My budget for the project was zero. It came out of pocket or from whatever I could scrounge in material and labor from campus cohorts. On completion of the installation, I reported to the General Manager that we were ready for Proof of Performance inspection and was refused the use of a consultant engineer. So I did it myself and did the needed FCC paper work for licensing. So help me, I didn't cheat. The rig passed with flying colors and in living color, too. Thus, WUFT was for the first time a full power, 100 KW TV station.

My only comment from the General Manager was, "Rollo, a university has no business with a full power TV station." While I consider this the climax of my accomplishments, under the same circumstances I probably would NOT do it again. Or, at the very least, I would insist on repayment for my Chicago hotel bill. I might also insist that the university wheels override our manager's refusal to write WBBM's management a letter of acceptance and thanks so they could obtain a tax deduction.

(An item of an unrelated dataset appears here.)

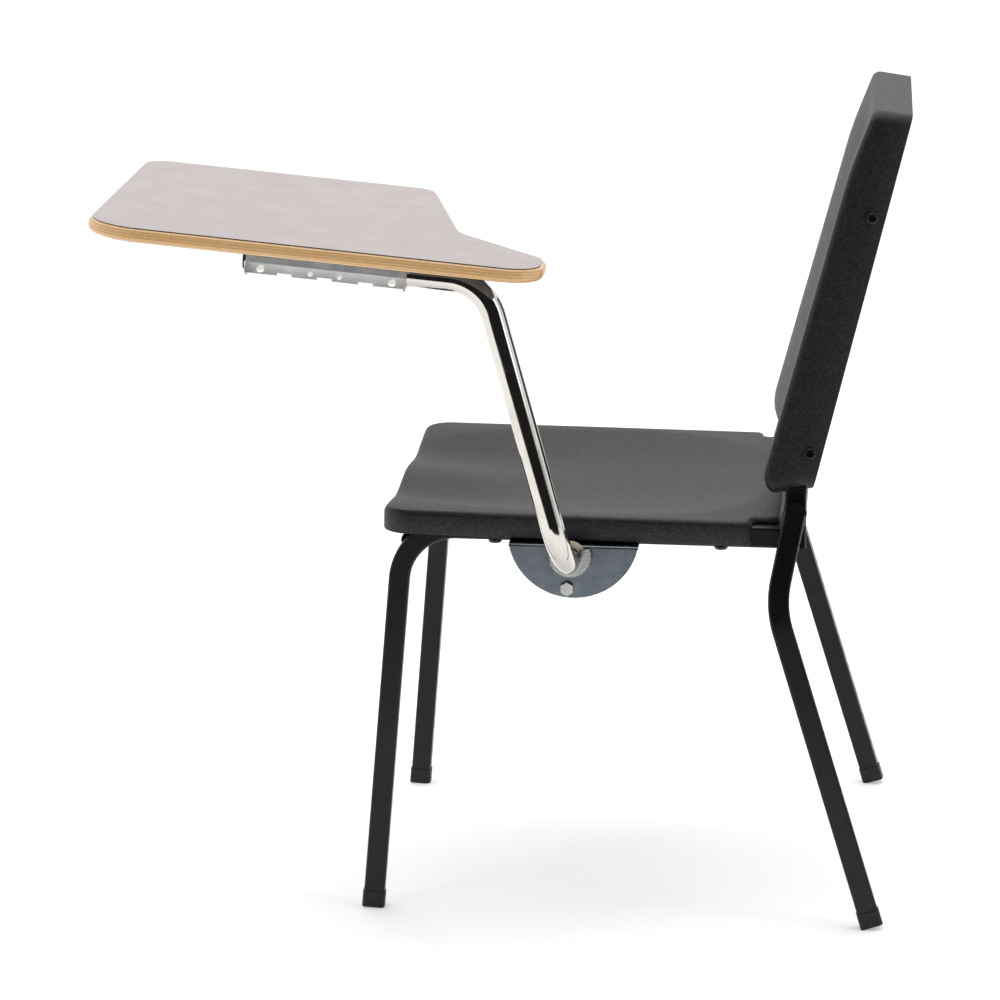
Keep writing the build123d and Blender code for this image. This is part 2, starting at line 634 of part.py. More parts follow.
# ---- tablet ----
tablet_outline = rounded_polygon(TABLET_OUTLINE)
core_base = BRACKET_TOP + BACKER_T
core = extrude(Pos(0, 0, core_base) * tablet_outline, amount=CORE_T)
core = fillet(core.faces().sort_by(Axis.Z)[0].edges(), CORE_ROUND)
core = fillet(core.faces().sort_by(Axis.Z)[-1].edges(), CORE_ROUND)
sheet = offset(tablet_outline, -LAMINATE_INSET)
back_sheet = offset(tablet_outline, -CORE_ROUND - 0.5)
laminate = extrude(Pos(0, 0, core_base + CORE_T) * sheet, amount=LAMINATE_T)
backer = extrude(Pos(0, 0, BRACKET_TOP) * back_sheet, amount=BACKER_T)
wood_screws = []
for x, s in TABLET_SCREWS:
    screw = dome_screw(2.1, 12.2, 4.2, 2.4, 1.6)
    wood_screws.append(screw.moved(hinge * Location((ARM_X + x, s, wall_top), (180, 0, 0))))
    hole = Pos(ARM_X + x, s, wall_top + 6.2) * Cylinder(2.15, 12.8)
    core -= hole
    backer -= hole
parts["tablet_core"] = core.moved(hinge)
parts["tablet_laminate"] = laminate.moved(hinge)
parts["tablet_backer"] = backer.moved(hinge)
parts["tablet_screws"] = Compound(children=wood_screws)

os.makedirs("parts", exist_ok=True)
for name, shape in parts.items():
    export_step(shape, f"parts/{name}.step")
print(len(parts), "nodes")
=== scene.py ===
import json
from math import atan2, cos, exp, pi, radians, sin, tan

import bpy
from mathutils import Matrix, Vector, noise


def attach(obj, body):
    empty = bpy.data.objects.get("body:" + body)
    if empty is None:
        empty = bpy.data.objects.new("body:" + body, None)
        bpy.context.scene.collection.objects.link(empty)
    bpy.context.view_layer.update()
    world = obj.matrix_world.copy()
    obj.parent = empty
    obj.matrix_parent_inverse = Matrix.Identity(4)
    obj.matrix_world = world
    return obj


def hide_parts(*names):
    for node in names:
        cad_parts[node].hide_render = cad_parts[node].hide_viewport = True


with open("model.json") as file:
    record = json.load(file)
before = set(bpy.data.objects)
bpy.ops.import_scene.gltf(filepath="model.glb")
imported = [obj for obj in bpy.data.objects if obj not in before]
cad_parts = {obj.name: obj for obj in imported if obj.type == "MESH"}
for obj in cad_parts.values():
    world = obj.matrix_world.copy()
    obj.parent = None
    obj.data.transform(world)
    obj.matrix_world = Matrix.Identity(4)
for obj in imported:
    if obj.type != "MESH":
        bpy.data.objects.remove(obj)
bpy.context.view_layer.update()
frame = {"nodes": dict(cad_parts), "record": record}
nodes = frame["nodes"]

# The origin is on the floor, this far behind the front feet. All sizes are in metres.
FRONT = 0.2665
# The tablet slopes by PITCH. HINGE is a point on the arm's upper run.
# TABLET_UP is square to the tablet, and the ply and laminate heights are along it from HINGE.
PITCH = radians(5.75)
HINGE = Vector((0.0, 0.0003 - FRONT, 0.7063))
TABLET_UP = Vector((0, sin(PITCH), cos(PITCH)))
PLY_BOTTOM = 0.0165
PLY_THICK = 0.0015
LAMINATE_FACE = (0.03058, 0.03072)

SHELL_PLASTIC = "black_shell_plastic"


# ---------------------------------------------------------------- materials
def feed(tree, socket, value):
    """Link a socket into this one, or set its value."""
    if isinstance(value, bpy.types.NodeSocket):
        tree.links.new(value, socket)
    else:
        socket.default_value = value


def add(tree, kind, **inputs):
    """New shader node with its inputs set, or linked when given a socket."""
    made = tree.nodes.new(kind)
    for key, value in inputs.items():
        feed(tree, made.inputs[key.replace("_", " ")], value)
    return made


def coordinates(tree, stretch=(1, 1, 1)):
    place = add(tree, "ShaderNodeTexCoord").outputs["Object"]
    return add(tree, "ShaderNodeMapping", Vector=place, Scale=stretch).outputs["Vector"]


def noise_of(tree, scale, detail=3.0, stretch=(1, 1, 1), rough=0.5):
    place = coordinates(tree, stretch)
    made = add(tree, "ShaderNodeTexNoise", Vector=place, Scale=scale, Detail=detail, Roughness=rough)
    return made.outputs["Fac"]


def cells_of(tree, scale, feature="F1"):
    made = add(tree, "ShaderNodeTexVoronoi", Vector=coordinates(tree), Scale=scale)
    made.feature = feature
    return made


def spread(tree, value, low, high, out_low=0.0, out_high=1.0):
    """Map low..high of a value on to out_low..out_high, clamped."""
    ends = {"From_Min": low, "From_Max": high, "To_Min": out_low, "To_Max": out_high}
    return add(tree, "ShaderNodeMapRange", Value=value, **ends).outputs["Result"]


def blend_colour(tree, factor, a, b):
    made = tree.nodes.new("ShaderNodeMix")
    made.data_type = "RGBA"
    # The mix node's colour version uses inputs 0, 6 and 7, and output 2.
    for index, value in ((0, factor), (6, a), (7, b)):
        feed(tree, made.inputs[index], (*value, 1) if isinstance(value, tuple) else value)
    return made.outputs[2]


def calc(tree, operation, a, b=0.0):
    made = tree.nodes.new("ShaderNodeMath")
    made.operation = operation
    for socket, value in zip(made.inputs, (a, b)):
        feed(tree, socket, value)
    return made.outputs[0]


def new_material(name, metallic=0.0, coat=0.0, coat_roughness=0.1, specular=0.5):
    made = bpy.data.materials.new(name)
    made.use_nodes = True
    shader = made.node_tree.nodes["Principled BSDF"]
    shader.inputs["Metallic"].default_value = metallic
    shader.inputs["Coat Weight"].default_value = coat
    shader.inputs["Coat Roughness"].default_value = coat_roughness
    shader.inputs["Specular IOR Level"].default_value = specular
    return made, made.node_tree, shader


def drive(tree, shader, colour, roughness, height, strength, distance):
    """Link colour, roughness and bump into the shader."""
    tree.links.new(colour, shader.inputs["Base Color"])
    tree.links.new(roughness, shader.inputs["Roughness"])
    bump = add(tree, "ShaderNodeBump", Height=height, Strength=strength, Distance=distance)
    tree.links.new(bump.outputs["Normal"], shader.inputs["Normal"])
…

So, in 1980, after twenty-two years with WUFT, four assignments and relinquishments as "Engineering Manager," with never being given the authority to manage anything, I became eligible for early retirement. I jumped at the life saving opportunity. Under the same circumstances, I'd probably do it again. The past eight years have been the best of my life.

Our suggested agendas for these treatises doesn't include a request for advice to our younger followers. So, in my typical contrary manner I'll give advice anyhow. It's simple: Get that piece of paper! A college degree, in the eyes of a prospective employer, is worth a lifetime of hard experience. You'll stumble into the experience as you muddle along. But it's doubtful you'll stumble into the degree.

In my case, the difference, over the years, has probably amounted to half a million dollars. You may, like me, end up with a clear conscience and an internal feeling of great accomplishment; however, it won't show to anybody except those with persistence enough to read reports like this one.